### WHAT TO DO
The lines to reproduce run from the first one through the line containing "LINE_WIDTH = 0.003". Reproduce them exactly.

### DATA SHOWN
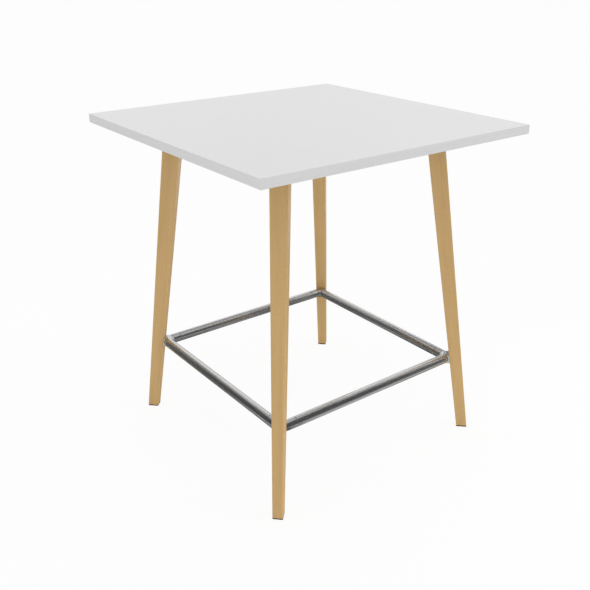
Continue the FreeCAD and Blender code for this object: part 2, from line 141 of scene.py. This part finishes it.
SIDES = ("right", "back", "left", "front")
# The real lines are finer; they are drawn 3 mm wide so that they can show.
LINE_LENGTH = 0.3
LINE_WIDTH = 0.003


def edging(lines_along_y):
    """ABS edging: white and satin, with drawn lines along the strip."""
    material, tree, shader, place = new_material("abs_edging")
    if lines_along_y:
        line = (LINE_WIDTH, LINE_LENGTH, LINE_WIDTH)
    else:
        line = (LINE_LENGTH, LINE_WIDTH, LINE_WIDTH)
    drawn = add(tree, "Mapping", {"Vector": place, "Scale": tuple(1 / size for size in line)})
    lines = add(tree, "TexNoise", {"Vector": drawn.outputs["Vector"], "Scale": 1,
                                   "Detail": 2})
    tone = add(tree, "ValToRGB", {"Fac": lines.outputs["Fac"]},
               stops=((0.3, "E1E1E1"), (0.7, "E4E4E4")))
    sheen = add(tree, "MapRange", {"Value": lines.outputs["Fac"], "To Min": 0.38,
                                   "To Max": 0.52})
    relief = add(tree, "Bump", {"Height": lines.outputs["Fac"], "Strength": 0.1,
                                "Distance": 0.0003})
    feed(tree, shader, {"Base Color": tone.outputs["Color"],
                        "Roughness": sheen.outputs["Result"],
                        "Normal": relief.outputs["Normal"]})
    return material


for side in SIDES:
    dress("edge_band_" + side, edging(lines_along_y=side in ("right", "left")))


# ---------------------------------------------------------------------- legs
# Solid beech, sawn to a taper in width and depth, its long edges rounded over
# and the whole sanded and lacquered. The grain runs along the leg.

CORNERS = ("back_right", "back_left", "front_left", "front_right")
QUARTER_TURN = math.radians(90)
LEG_EDGE = 0.002
LEG_END_EDGE = 0.0005
SHARP_EDGE = math.radians(35)
SAME_HEIGHT = 0.00001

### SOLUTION
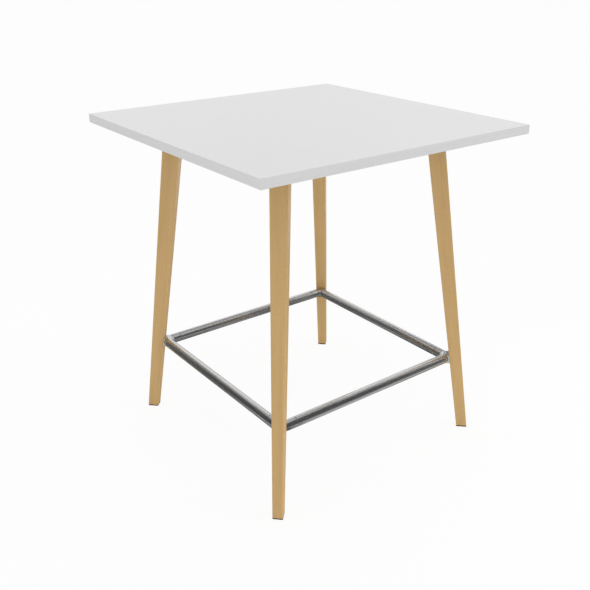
Continue the FreeCAD and Blender code for this object: part 2, from line 141 of scene.py. This part finishes it.
SIDES = ("right", "back", "left", "front")
# The real lines are finer; they are drawn 3 mm wide so that they can show.
LINE_LENGTH = 0.3
LINE_WIDTH = 0.003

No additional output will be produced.